Produce word for word the lines of the data below running from the one that has "obj.parent = None" to the one that has "joint for joint", inclusive, and no others.

--- Start ---

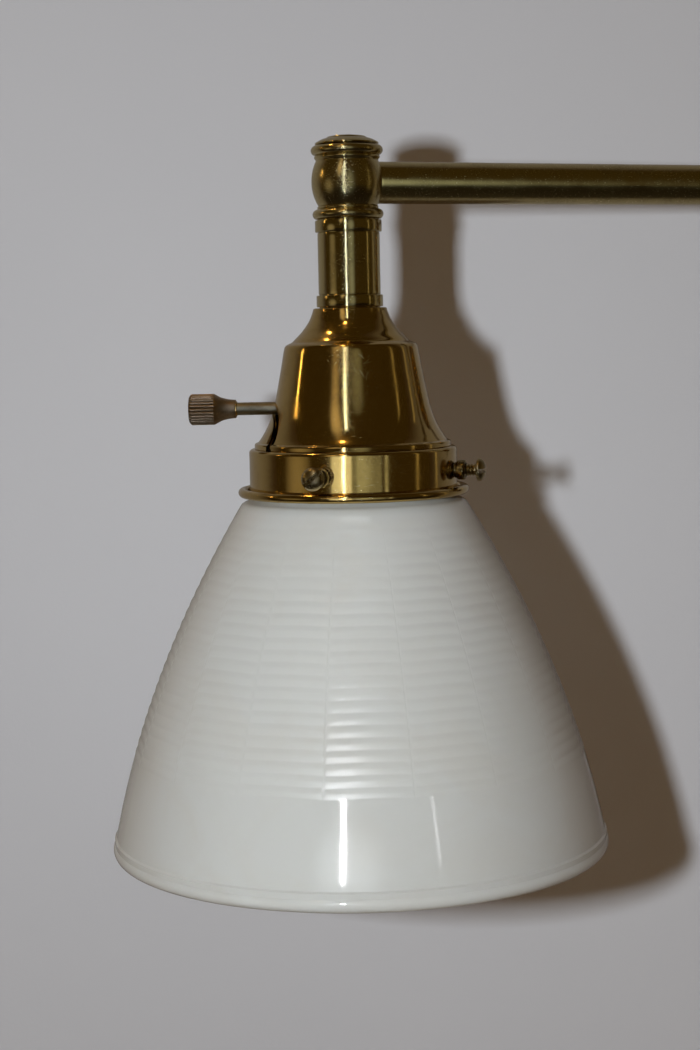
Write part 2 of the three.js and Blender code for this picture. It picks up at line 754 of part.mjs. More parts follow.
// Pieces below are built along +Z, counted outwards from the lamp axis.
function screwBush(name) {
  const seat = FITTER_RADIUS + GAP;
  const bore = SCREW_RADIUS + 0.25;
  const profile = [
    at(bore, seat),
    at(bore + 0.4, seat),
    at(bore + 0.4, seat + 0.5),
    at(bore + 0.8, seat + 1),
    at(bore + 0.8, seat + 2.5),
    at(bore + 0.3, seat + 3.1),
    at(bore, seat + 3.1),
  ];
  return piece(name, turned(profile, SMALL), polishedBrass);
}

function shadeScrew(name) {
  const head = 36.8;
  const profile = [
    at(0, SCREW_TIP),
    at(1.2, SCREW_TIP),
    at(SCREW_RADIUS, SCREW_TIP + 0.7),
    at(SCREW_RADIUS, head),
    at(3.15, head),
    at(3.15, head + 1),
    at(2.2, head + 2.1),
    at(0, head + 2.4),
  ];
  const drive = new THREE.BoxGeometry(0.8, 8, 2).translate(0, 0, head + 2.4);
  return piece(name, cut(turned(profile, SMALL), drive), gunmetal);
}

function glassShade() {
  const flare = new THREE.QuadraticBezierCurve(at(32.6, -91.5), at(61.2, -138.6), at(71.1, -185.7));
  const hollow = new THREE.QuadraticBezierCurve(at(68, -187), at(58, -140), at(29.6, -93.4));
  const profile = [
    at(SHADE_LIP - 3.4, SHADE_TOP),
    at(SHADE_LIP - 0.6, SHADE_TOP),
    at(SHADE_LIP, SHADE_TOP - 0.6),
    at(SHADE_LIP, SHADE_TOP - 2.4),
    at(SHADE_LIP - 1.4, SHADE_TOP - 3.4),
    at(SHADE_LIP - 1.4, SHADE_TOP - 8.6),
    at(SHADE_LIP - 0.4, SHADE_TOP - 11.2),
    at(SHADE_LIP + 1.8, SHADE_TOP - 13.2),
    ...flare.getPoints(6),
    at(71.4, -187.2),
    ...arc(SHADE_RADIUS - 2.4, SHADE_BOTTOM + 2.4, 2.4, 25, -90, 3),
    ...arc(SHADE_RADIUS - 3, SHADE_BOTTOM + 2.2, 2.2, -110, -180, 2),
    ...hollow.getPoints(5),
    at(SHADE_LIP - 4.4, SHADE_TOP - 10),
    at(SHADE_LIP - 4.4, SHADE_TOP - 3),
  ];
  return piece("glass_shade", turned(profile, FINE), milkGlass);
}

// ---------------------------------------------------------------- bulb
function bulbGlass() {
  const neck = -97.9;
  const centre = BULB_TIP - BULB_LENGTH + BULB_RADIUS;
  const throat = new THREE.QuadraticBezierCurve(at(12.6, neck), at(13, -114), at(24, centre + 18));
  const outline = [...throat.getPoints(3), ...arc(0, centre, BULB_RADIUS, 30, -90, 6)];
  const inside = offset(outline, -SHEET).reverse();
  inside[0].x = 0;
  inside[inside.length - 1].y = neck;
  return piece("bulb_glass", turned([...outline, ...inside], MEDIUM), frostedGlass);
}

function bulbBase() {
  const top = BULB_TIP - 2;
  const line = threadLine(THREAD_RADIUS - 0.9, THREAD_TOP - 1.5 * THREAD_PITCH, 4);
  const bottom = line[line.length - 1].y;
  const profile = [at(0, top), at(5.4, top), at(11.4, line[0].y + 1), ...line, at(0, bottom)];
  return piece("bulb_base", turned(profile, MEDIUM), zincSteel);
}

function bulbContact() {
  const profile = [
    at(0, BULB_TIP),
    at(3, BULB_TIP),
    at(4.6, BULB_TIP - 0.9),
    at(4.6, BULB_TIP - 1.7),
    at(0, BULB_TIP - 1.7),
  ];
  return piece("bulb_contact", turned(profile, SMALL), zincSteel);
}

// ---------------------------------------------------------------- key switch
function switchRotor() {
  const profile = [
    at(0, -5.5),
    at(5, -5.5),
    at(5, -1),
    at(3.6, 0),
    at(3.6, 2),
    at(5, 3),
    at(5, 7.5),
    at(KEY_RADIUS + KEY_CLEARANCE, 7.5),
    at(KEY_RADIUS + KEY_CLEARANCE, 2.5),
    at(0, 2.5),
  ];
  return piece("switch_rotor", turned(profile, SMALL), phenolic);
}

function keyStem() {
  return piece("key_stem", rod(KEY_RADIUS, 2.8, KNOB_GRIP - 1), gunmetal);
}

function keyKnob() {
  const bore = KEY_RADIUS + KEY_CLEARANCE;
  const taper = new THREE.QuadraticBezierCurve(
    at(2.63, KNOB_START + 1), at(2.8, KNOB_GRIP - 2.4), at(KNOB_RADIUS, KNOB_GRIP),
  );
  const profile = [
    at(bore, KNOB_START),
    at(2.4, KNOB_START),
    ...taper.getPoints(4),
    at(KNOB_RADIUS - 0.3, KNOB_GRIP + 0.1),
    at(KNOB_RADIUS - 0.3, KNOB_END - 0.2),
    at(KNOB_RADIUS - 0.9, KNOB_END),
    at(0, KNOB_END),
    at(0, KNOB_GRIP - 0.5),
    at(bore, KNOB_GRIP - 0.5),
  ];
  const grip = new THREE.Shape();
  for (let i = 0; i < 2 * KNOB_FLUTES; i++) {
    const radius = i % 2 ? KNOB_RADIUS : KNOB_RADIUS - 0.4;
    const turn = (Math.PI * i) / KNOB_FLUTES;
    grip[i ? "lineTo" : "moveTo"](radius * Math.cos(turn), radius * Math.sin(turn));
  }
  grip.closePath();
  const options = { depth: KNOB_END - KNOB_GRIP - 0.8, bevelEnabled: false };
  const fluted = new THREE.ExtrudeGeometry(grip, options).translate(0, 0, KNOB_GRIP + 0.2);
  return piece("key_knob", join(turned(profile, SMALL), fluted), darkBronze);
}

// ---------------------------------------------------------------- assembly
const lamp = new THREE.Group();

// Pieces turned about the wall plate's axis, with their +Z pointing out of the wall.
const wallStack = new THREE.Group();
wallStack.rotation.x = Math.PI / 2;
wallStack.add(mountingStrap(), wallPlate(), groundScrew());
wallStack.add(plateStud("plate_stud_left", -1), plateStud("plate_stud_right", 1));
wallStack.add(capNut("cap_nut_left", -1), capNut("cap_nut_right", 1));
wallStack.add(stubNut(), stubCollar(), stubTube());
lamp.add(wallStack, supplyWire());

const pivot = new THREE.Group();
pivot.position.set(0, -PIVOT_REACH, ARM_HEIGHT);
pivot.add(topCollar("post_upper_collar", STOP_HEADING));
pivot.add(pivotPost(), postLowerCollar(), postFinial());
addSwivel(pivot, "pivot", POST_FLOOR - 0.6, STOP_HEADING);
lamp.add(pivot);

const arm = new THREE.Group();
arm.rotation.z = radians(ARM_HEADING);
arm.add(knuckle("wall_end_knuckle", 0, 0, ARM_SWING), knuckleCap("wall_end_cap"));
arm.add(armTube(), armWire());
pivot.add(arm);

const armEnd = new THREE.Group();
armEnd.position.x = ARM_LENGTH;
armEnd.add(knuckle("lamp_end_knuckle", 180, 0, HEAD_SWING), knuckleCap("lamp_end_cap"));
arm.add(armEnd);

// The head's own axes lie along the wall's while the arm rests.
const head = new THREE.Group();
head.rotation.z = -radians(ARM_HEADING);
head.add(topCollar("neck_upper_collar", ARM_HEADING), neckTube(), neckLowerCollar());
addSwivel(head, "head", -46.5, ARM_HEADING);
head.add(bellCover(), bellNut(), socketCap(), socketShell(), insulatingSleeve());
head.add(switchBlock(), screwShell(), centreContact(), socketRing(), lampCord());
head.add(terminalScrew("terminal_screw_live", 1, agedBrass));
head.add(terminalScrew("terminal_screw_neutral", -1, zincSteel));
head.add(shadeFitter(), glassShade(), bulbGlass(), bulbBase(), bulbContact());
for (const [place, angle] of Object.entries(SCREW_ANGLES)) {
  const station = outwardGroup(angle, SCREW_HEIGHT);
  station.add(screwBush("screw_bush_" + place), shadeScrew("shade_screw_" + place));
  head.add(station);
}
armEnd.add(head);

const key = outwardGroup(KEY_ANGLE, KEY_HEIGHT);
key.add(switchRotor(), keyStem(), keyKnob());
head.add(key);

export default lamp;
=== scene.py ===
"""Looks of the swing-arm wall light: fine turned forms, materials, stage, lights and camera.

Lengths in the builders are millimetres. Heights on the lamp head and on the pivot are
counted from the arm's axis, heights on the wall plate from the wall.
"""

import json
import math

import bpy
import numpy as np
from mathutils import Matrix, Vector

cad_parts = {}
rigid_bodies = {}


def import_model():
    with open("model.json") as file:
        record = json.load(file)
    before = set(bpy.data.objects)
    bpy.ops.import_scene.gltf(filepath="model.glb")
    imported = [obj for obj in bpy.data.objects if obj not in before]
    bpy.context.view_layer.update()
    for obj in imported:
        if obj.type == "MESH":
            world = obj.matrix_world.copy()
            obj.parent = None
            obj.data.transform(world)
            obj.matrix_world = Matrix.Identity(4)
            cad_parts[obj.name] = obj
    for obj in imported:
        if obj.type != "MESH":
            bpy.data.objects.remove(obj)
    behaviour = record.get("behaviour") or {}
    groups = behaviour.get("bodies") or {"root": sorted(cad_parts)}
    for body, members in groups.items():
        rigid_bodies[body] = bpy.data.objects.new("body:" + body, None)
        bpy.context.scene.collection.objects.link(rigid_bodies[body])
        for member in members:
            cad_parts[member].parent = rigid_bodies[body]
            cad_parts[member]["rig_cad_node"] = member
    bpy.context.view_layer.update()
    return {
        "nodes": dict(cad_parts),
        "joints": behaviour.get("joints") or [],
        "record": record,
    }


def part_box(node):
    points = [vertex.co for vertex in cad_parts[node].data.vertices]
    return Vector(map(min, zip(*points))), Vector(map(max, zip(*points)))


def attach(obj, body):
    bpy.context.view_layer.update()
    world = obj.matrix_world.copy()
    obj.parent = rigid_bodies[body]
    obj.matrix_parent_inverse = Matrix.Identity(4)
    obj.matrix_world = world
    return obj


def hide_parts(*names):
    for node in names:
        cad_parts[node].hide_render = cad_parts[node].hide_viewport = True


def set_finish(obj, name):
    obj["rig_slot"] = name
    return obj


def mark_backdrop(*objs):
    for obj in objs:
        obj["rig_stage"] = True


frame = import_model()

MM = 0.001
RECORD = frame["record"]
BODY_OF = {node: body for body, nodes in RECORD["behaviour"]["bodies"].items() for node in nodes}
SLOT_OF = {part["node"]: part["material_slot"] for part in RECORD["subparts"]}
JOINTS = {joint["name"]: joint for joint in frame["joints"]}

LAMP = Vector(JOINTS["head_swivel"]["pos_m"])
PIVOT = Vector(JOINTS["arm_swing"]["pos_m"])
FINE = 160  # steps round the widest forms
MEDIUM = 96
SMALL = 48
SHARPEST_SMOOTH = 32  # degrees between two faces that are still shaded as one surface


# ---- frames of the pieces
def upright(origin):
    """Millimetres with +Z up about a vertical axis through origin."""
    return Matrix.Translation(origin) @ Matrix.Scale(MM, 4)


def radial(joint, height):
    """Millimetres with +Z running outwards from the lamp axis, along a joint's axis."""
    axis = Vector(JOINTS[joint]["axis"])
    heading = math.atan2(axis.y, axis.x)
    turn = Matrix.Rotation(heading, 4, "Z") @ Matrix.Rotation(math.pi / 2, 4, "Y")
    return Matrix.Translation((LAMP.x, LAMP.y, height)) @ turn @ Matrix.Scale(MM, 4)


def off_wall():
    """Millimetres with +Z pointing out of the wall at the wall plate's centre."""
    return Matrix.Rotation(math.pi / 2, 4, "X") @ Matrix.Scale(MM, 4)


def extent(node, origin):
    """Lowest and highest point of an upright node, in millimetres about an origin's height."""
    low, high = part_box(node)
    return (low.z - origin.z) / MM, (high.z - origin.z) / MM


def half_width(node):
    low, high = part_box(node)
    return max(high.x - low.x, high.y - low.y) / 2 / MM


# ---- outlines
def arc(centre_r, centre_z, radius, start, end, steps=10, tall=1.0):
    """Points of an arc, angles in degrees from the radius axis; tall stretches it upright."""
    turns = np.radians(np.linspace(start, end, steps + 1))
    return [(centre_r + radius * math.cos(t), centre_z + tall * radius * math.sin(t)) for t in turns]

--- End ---

▶ **Answer in full**:
            obj.parent = None
            obj.data.transform(world)
            obj.matrix_world = Matrix.Identity(4)
            cad_parts[obj.name] = obj
    for obj in imported:
        if obj.type != "MESH":
            bpy.data.objects.remove(obj)
    behaviour = record.get("behaviour") or {}
    groups = behaviour.get("bodies") or {"root": sorted(cad_parts)}
    for body, members in groups.items():
        rigid_bodies[body] = bpy.data.objects.new("body:" + body, None)
        bpy.context.scene.collection.objects.link(rigid_bodies[body])
        for member in members:
            cad_parts[member].parent = rigid_bodies[body]
            cad_parts[member]["rig_cad_node"] = member
    bpy.context.view_layer.update()
    return {
        "nodes": dict(cad_parts),
        "joints": behaviour.get("joints") or [],
        "record": record,
    }


def part_box(node):
    points = [vertex.co for vertex in cad_parts[node].data.vertices]
    return Vector(map(min, zip(*points))), Vector(map(max, zip(*points)))


def attach(obj, body):
    bpy.context.view_layer.update()
    world = obj.matrix_world.copy()
    obj.parent = rigid_bodies[body]
    obj.matrix_parent_inverse = Matrix.Identity(4)
    obj.matrix_world = world
    return obj


def hide_parts(*names):
    for node in names:
        cad_parts[node].hide_render = cad_parts[node].hide_viewport = True


def set_finish(obj, name):
    obj["rig_slot"] = name
    return obj


def mark_backdrop(*objs):
    for obj in objs:
        obj["rig_stage"] = True


frame = import_model()

MM = 0.001
RECORD = frame["record"]
BODY_OF = {node: body for body, nodes in RECORD["behaviour"]["bodies"].items() for node in nodes}
SLOT_OF = {part["node"]: part["material_slot"] for part in RECORD["subparts"]}
JOINTS = {joint["name"]: joint for joint in frame["joints"]}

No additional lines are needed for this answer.